Volume 22 Issue 10, October 2018


Pakistan has been the largest recipient of funding from the World Bank after China and India. The depth of this relationship is fairly deep and covers all the major economic sectors, such as social sectors, infrastructure, finance, banking, capital market, fiscal, monetary and trade policies, banking, agriculture, livestock, irrigation, energy and many more. The Bank’s support has led to the creation of a vast pool of productive assets in many of these sectors and design and implementation of critical policies based on international best practices and has contributed to significant capacity building in areas where none existed previously.

That the World Bank’s support has not led to improvement in the country’s economic conditions is not tenable. Although there are a number of areas where the Bank’s strategy and policies can be criticized, its overall contribution over a period of seven decades of the country’s existence is remarkable.

Here we would examine in some detail an example of the World Bank’s support that has contributed immensely to the development of the economy. The reasons for our choice would become evident during the course of this discussion.
In 1988, the Cabinet decided that the power sector must be taken out of government control and gradually shifted to the private sector. The required investments for rising power demand were not possible in the public sector. For this reason, the power wing of WAPDA was disbanded and, in the first phase, power generation was permitted by the private sector. NEPRA was established as the regulator in anticipation of the private sector playing the lead role in the sector. Alongside, the Pakistan Electric Power Company (PEPCO) was established in 1997 to spearhead the process of corporatizing the power wing into eleven entities: three Gencos, nine Discos and one transmission company. Ten long years were taken by the authorities to complete this job, some of which was justified but mostly it was inertia and powerful interest groups that resisted the process.

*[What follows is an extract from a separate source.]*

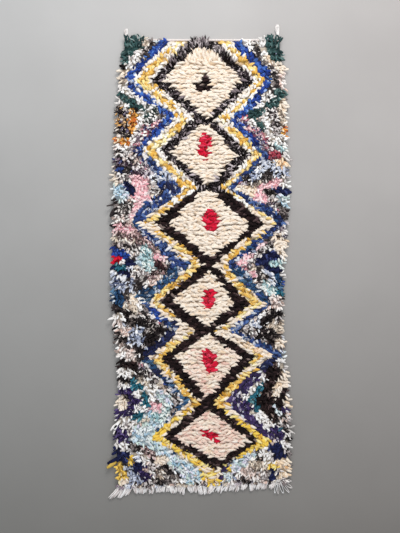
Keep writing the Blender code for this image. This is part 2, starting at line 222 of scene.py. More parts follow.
# %% Rags left of the diamonds
LEFT_RAGS = (
    Bar("pine", -34.4, 112, -41, 103, 5.1), Bar("teal", -42, 100.9, -40.6, 100.5, 1.3),
    Bar("sky", -22.4, 111.8, -21.6, 111.2, 1.3), Bar("slate", -24.8, 111, -24.2, 110, 1.6),
    Bar("fawn", -27.9, 111.6, -27.3, 110.4, 1.8), Bar("slate", -26.8, 107.8, -29.4, 104.6, 2.5),
    Bar("white", -31, 106, -37, 99.5, 2.4), Bar("soot", -40.5, 99.2, -37.5, 98.6, 1.2),
    Bar("cream", -42, 96.4, -39, 95.4, 2.4), Bar("fawn", -43, 92.5, -40, 91.5, 2.8),
    Bar("white", -42, 88, -37, 87.5, 3.7), Bar("pine", -41, 84.5, -30, 79.5, 2.6),
    Bar("white", -43, 81.5, -39, 80, 2.4), Bar("white", -35, 85, -29, 80, 2.1),
    Bar("white", -27.8, 78.4, -27.0, 77.4, 1.5), Bar("moss", -28, 77.5, -24, 72, 3.4),
    Bar("pine", -27.4, 75, -25.4, 72.4, 1.7),
    Bar("ember", -41.5, 77, -40.5, 66.5, 4.8), Bar("orange", -35, 76, -33.5, 68, 2.6),
    Bar("orange", -42, 62.5, -38, 61.5, 2.4), Bar("white", -31, 77, -31, 70, 1.6),
    Bar("white", -31, 70, -34.5, 63.5, 1.9), Bar("rose", -22, 71.5, -28, 66, 2.4),
    Bar("plum", -24.6, 68.6, -27.4, 65.6, 1.5),
    Bar("plum", -19.5, 75.4, -18.6, 74.4, 2.0), Bar("mauve", -31, 67, -33, 59, 2.8),
    Bar("plum", -33, 56.8, -29.4, 53.6, 2.5),
    Bar("ash", -42, 56.5, -37, 55, 3.6), Bar("white", -41.5, 59.4, -38.5, 58.8, 1.6),
    Bar("ash", -35, 55, -33, 52, 2.8),
    Bar("plum", -42.5, 51.5, -38.5, 51, 2.4), Bar("denim", -41.5, 47.8, -39, 47.5, 1.3),
    Bar("plum", -35, 48.8, -30.6, 46.2, 3.1), Bar("mauve", -31, 50, -27, 46, 2.8),
    Bar("cream", -46, 46.5, -43, 42.5, 2.8), Bar("ash", -42, 43.0, -37, 41.8, 2.6),
    Bar("sky", -42.3, 38.8, -41.0, 34, 4.8), Bar("navy", -36.8, 39.2, -35.8, 38.2, 2.8),
    Bar("pink", -31.5, 43.5, -29.5, 31.5, 4.4), Bar("haze", -24.5, 43.5, -23.5, 42.5, 2.0),
    Bar("ash", -25, 40, -22, 36, 2.6), Bar("denim", -20.6, 38.6, -19.4, 37.4, 1.7),
    Bar("fawn", -25, 34.5, -24, 33.5, 1.6), Bar("sky", -21, 46, -17, 43.5, 1.8),
    Bar("slate", -47, 30, -36, 28.4, 4.9), Bar("dusty", -43, 20.9, -36, 20.2, 1.2),
    Bar("slate", -44, 26.4, -37, 25.8, 2.5), Bar("blush", -36, 32.6, -34, 31.4, 1.8),
    Bar("pink", -31.5, 31, -36, 25.5, 2.6), Bar("blush", -42.5, 24, -37.5, 22.4, 2.3),
    Bar("pink", -41, 19.2, -36.5, 17.6, 2.2), Bar("dusty", -42.5, 15.6, -38.5, 15.0, 1.5),
    Bar("fawn", -43, 12.8, -36, 12.2, 1.9), Bar("ash", -43.5, 10.3, -38.5, 9.5, 2.4),
    Bar("dusty", -33, 15.5, -29, 12.5, 2.2), Bar("dusty", -27, 11.0, -23, 7.0, 1.9),
    Bar("aqua", -22.4, 11, -20.6, 10, 1.6), Bar("pink", -22.5, 5, -20, 3, 1.8),
    Bar("blue", -44.5, 8, -40, 5.5, 2.8), Bar("scarlet", -45.5, 3.6, -41.5, 1.8, 1.8),
    Bar("scarlet", -44.2, 0.6, -43.4, 0.4, 0.8), Bar("white", -40.6, 2.0, -39.4, 1.0, 1.2),
    Bar("haze", -37.0, -0.4, -34.5, -1.6, 1.8),
    Bar("teal", -41.8, -1.2, -40.2, -1.6, 1.5), Bar("navy", -44.5, -2.6, -37, -3.6, 2.0),
    Bar("navy", -36.8, 2.0, -35.8, 1.4, 1.7), Bar("ash", -38.5, 8.5, -32, 5, 2.8),
    Bar("aqua", -28.3, 7, -26.5, -1.5, 2.7), Bar("sky", -31.8, 3, -31, -1, 2.4),
    Bar("ash", -32.5, -4, -29.5, -2.5, 2.1), Bar("maroon", -21.2, -0.2, -20, -1.2, 1.7),
    Bar("dusty", -21, -2.5, -26, -6, 2.3), Bar("slate", -28.8, -6.6, -33.0, -11.6, 2.4),
    Bar("haze", -45, -6, -38, -11, 4.2), Bar("blush", -22.6, -6.8, -26.0, -9.2, 1.9),
    Bar("marine", -28.6, -12.6, -30.4, -14.4, 1.6),
    Bar("marine", -44.5, -14.4, -41, -17, 2.8), Bar("slate", -37, -11.5, -38, -15.5, 2.3),
    Bar("cream", -35.6, -16.4, -34.6, -17.4, 1.9), Bar("fawn", -37.5, -20.0, -35.5, -21, 2.2),
    Bar("fawn", -34.4, -21.6, -33.0, -22.6, 1.8), Bar("soot", -44, -21.8, -38.5, -23.0, 1.8),
    Bar("white", -46.5, -25.0, -41, -26.5, 2.3), Bar("soot", -36.5, -26.8, -32.5, -29, 2.5),
    Bar("soot", -27.6, -29.6, -23.5, -32.8, 2.3), Bar("blush", -42.5, -29.6, -39, -32.5, 3.2),
    Bar("haze", -34, -33.2, -29.5, -32.4, 2.3), Bar("soot", -26.5, -37, -20.5, -33.8, 2.7),
    Bar("soot", -43.5, -36.5, -39.5, -37, 2.5), Bar("haze", -36.5, -38.2, -31.5, -37.6, 2.3),
    Bar("blush", -39.8, -41.6, -37.0, -45, 4.0), Bar("soot", -32.0, -41.4, -30.4, -44.0, 2.1),
    Bar("ink", -41, -49.5, -34, -50.5, 2.2),
    Bar("white", -41, -54, -37.5, -54, 2.4), Bar("slate", -33, -53.0, -28.5, -53.6, 1.7),
    Bar("soot", -42, -57.2, -37.5, -57.2, 1.2), Bar("white", -41.5, -59.8, -36.5, -60.5, 1.7),
    Bar("teal", -34.8, -59.5, -31, -61.5, 1.3), Bar("fawn", -30.4, -57.6, -28.4, -59.4, 2.3),
    Bar("white", -28.5, -61, -24, -63.5, 1.9), Bar("teal", -29.6, -64, -28.0, -69, 1.3),
    Bar("violet", -41.5, -62.5, -37, -64, 2.3), Bar("cream", -41, -67, -39.5, -71, 2.7),
    Bar("violet", -35.4, -66.5, -33.4, -68.0, 1.8),
    Bar("white", -31.8, -71.2, -30.6, -72.6, 2.0), Bar("white", -33.6, -64.2, -32.2, -65.2, 1.6),
    Bar("white", -30.3, -67.7, -29.3, -68.3, 1.3),
    Bar("violet", -41, -74.3, -36.6, -73.0, 2.3), Bar("teal", -30.5, -74.3, -34.5, -77.5, 1.3),
    Bar("white", -39.0, -76.6, -33, -78, 1.6), Bar("sky", -21.5, -64.5, -17, -67.5, 2.4),
    Bar("fawn", -20.2, -60.4, -18.6, -61.6, 1.6), Bar("ash", -17, -62, -13, -67, 2.2),
    Bar("pink", -24.5, -70, -21.5, -71.5, 1.5), Bar("aqua", -19.5, -72.5, -24, -77.5, 3.0),
    Bar("sky", -24.5, -79, -31, -86, 4.6), Bar("white", -47, -78.6, -42, -80, 1.8),
    Bar("violet", -41.6, -83.6, -39.2, -87.0, 2.7), Bar("ash", -37.6, -81.5, -36, -84, 1.9),
    Bar("white", -42, -89.4, -39, -90.6, 1.9), Bar("navy", -42.5, -93.4, -40, -97, 2.7),
    Bar("navy", -49, -97.0, -44.5, -97.2, 2.0), Bar("slate", -35, -90, -31.5, -92.5, 1.9),
    Bar("white", -34.5, -93.5, -31, -95.5, 1.5), Bar("dusty", -28.5, -93.0, -24.5, -94.4, 1.9),
    Bar("white", -29.0, -96.2, -27.4, -97.0, 1.5), Bar("sky", -29, -87.5, -14, -95.5, 2.4),
    Bar("sky", -11.5, -98.5, -5, -105, 3.6), Bar("white", -10, -100.8, -8.8, -101.8, 1.4),
    Bar("lemon", -37.2, -97.0, -35.2, -97.8, 1.6), Bar("navy", -33.2, -99.2, -32.2, -100.4, 2.3),
    Bar("violet", -30.2, -102.8, -28.6, -104.6, 2.4), Bar("haze", -37.2, -102.6, -35, -106, 2.6),
    Bar("straw", -42.3, -102.8, -40.2, -105.2, 3.5), Bar("soot", -25, -97.2, -23.8, -97.9, 1.3),
    Bar("ash", -25, -100, -23, -104, 2.2), Bar("fawn", -22.2, -103.2, -21, -104.4, 1.8),
    Bar("soot", -16.2, -104.2, -14.6, -105.4, 1.6), Bar("slate", -18, -106, -16, -107, 1.6),
    Bar("cream", -39.8, -108, -39, -108.4, 1.5), Bar("cream", -21, -96.5, -19, -98, 1.9),
)
print(len(LEFT_RAGS), "rags at the left")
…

Even as this was done, the process was misaligned and derailed so that the next step of privatization could not be initiated. IPPs were punished, higher tariffs were deliberately stopped from being passed on to consumers and the payment of required subsidies was invariably delayed. NEPRA started giving nine tariffs, one for each disco, but the government decided to apply a single tariff across the country. This meant, the minimum determined tariff (MDT) of the most efficient disco, such as Islamabad, was applicable across the country. This resulted in huge subsidies for consumers payable to discos.

The term tariff differential subsidy (TDS) was added to our lexicon, signifying the difference between the tariff determined by NEPRA and the MDT. Consequently, large overdues, later known as circular debt (which was another new term, which we have already discussed in earlier parts) started emerging. Under the Fund program, TDS was both reduced and subsequently settled during the year. Afterwards, circular debt reflected losses, non-recovery of dues and GST paid on uncollected bills. Nothing has damaged the country’s finances more than this distorted system of tariff setting, the resulting subsidies and CD (circular debt). Even to this day, the system remains on the edge.

A regulator was established in 1997 known as the National Electric Power Authority (NEPRA), which laid the basis for determining many missteps; bad sequencing has been the main wrong done under the policy. The regulator was created when ruins of corporatization had not even taken place. In 2007, when the process was completed, the country saw the regulator awarding 8 tariffs which were not implemented and the lowest tariff was introduced as a uniform tariff in the country. This gave rise to the most lethal ill the country had ever known, the tariff differential subsidy (TDS).

The private power sector in Pakistan can be faulted in many ways but it is hard to counter the argument that, without it, the country would have been living under conditions of huge levels of load-shedding that would have seriously undermined our progress, as was the condition at many points during the preceding 30 years. It is the natural course to follow wherever one goes and examines how public utilities have been transferred to private ownership. We moved in this direction because of the way the world was transforming around us. The erstwhile WAPDA was not in a position to fund the power requirements of the country which were growing because of high economic and population growth rates. The IFC’s role must also be noted.